> What is needed: Your task is to transcribe, without alteration, the lines from the top of the material below through the line bearing "self.tree, self.place, self.last", inclusive.

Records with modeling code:
+ + + +

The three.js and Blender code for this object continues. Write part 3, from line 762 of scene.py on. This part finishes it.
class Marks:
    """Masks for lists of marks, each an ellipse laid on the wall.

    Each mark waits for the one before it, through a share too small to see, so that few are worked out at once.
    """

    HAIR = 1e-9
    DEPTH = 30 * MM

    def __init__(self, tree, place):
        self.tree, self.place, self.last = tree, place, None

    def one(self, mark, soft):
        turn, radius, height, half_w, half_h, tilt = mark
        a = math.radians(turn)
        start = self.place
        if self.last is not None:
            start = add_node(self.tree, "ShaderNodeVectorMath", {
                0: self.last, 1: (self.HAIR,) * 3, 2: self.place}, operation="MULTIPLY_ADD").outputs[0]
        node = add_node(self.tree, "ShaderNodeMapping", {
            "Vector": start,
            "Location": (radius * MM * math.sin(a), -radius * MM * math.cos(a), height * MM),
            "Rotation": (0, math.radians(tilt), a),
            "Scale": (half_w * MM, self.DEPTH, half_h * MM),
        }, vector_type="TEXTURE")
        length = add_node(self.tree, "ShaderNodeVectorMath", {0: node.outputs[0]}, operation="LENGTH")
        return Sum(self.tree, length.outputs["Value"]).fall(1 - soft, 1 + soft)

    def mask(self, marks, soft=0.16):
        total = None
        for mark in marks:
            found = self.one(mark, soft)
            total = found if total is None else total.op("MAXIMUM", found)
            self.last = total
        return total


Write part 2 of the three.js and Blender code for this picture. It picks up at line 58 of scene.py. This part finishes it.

+ + + +

> Response below:
The three.js and Blender code for this object continues. Write part 3, from line 762 of scene.py on. This part finishes it.
class Marks:
    """Masks for lists of marks, each an ellipse laid on the wall.

    Each mark waits for the one before it, through a share too small to see, so that few are worked out at once.
    """

    HAIR = 1e-9
    DEPTH = 30 * MM

    def __init__(self, tree, place):
        self.tree, self.place, self.last = tree, place, None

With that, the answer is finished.